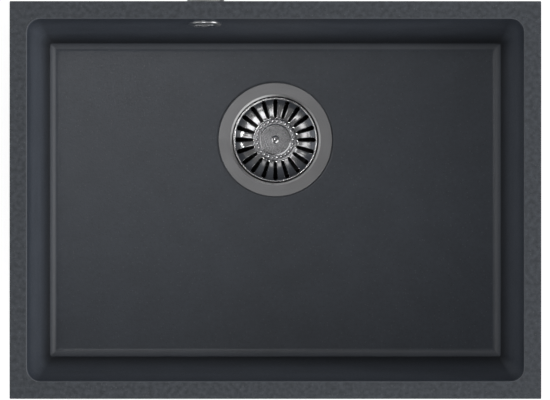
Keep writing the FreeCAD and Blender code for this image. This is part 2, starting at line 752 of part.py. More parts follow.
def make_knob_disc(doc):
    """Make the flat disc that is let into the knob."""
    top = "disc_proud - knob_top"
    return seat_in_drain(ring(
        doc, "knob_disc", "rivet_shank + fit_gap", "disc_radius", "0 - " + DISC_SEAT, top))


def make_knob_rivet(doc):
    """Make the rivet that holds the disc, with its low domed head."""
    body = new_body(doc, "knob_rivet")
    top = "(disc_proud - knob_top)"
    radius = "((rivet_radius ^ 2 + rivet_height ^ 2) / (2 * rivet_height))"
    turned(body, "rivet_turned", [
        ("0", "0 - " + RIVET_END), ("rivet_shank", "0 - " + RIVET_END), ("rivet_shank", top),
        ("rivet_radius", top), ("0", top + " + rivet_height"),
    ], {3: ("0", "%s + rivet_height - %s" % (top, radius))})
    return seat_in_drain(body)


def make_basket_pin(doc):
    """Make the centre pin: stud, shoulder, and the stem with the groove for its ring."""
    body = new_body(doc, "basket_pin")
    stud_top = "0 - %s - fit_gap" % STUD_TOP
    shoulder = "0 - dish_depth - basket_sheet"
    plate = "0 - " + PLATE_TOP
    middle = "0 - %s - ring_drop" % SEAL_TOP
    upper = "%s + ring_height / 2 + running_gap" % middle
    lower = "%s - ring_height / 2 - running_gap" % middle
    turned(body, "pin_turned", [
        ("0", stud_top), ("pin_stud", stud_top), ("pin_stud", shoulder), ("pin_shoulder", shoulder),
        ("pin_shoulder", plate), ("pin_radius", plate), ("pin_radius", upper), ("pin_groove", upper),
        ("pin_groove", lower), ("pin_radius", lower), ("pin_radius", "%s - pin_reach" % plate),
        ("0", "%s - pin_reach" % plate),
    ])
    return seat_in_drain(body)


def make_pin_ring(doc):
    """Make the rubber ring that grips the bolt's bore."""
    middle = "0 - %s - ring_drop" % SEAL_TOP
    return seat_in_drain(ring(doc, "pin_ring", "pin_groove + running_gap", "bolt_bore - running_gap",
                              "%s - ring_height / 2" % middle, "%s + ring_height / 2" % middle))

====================

* **WORK TO DO**
Using the data above, return each line exactly as written.

* **RESPONSE**
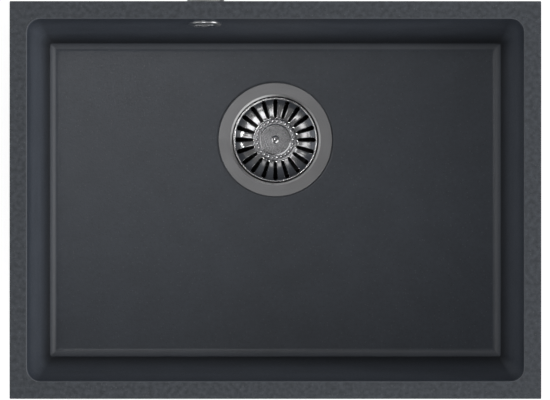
Keep writing the FreeCAD and Blender code for this image. This is part 2, starting at line 752 of part.py. More parts follow.
def make_knob_disc(doc):
    """Make the flat disc that is let into the knob."""
    top = "disc_proud - knob_top"
    return seat_in_drain(ring(
        doc, "knob_disc", "rivet_shank + fit_gap", "disc_radius", "0 - " + DISC_SEAT, top))


def make_knob_rivet(doc):
    """Make the rivet that holds the disc, with its low domed head."""
    body = new_body(doc, "knob_rivet")
    top = "(disc_proud - knob_top)"
    radius = "((rivet_radius ^ 2 + rivet_height ^ 2) / (2 * rivet_height))"
    turned(body, "rivet_turned", [
        ("0", "0 - " + RIVET_END), ("rivet_shank", "0 - " + RIVET_END), ("rivet_shank", top),
        ("rivet_radius", top), ("0", top + " + rivet_height"),
    ], {3: ("0", "%s + rivet_height - %s" % (top, radius))})
    return seat_in_drain(body)


def make_basket_pin(doc):
    """Make the centre pin: stud, shoulder, and the stem with the groove for its ring."""
    body = new_body(doc, "basket_pin")
    stud_top = "0 - %s - fit_gap" % STUD_TOP
    shoulder = "0 - dish_depth - basket_sheet"
    plate = "0 - " + PLATE_TOP
    middle = "0 - %s - ring_drop" % SEAL_TOP
    upper = "%s + ring_height / 2 + running_gap" % middle
    lower = "%s - ring_height / 2 - running_gap" % middle
    turned(body, "pin_turned", [
        ("0", stud_top), ("pin_stud", stud_top), ("pin_stud", shoulder), ("pin_shoulder", shoulder),
        ("pin_shoulder", plate), ("pin_radius", plate), ("pin_radius", upper), ("pin_groove", upper),
        ("pin_groove", lower), ("pin_radius", lower), ("pin_radius", "%s - pin_reach" % plate),
        ("0", "%s - pin_reach" % plate),
    ])
    return seat_in_drain(body)


def make_pin_ring(doc):
    """Make the rubber ring that grips the bolt's bore."""
    middle = "0 - %s - ring_drop" % SEAL_TOP
    return seat_in_drain(ring(doc, "pin_ring", "pin_groove + running_gap", "bolt_bore - running_gap",
                              "%s - ring_height / 2" % middle, "%s + ring_height / 2" % middle))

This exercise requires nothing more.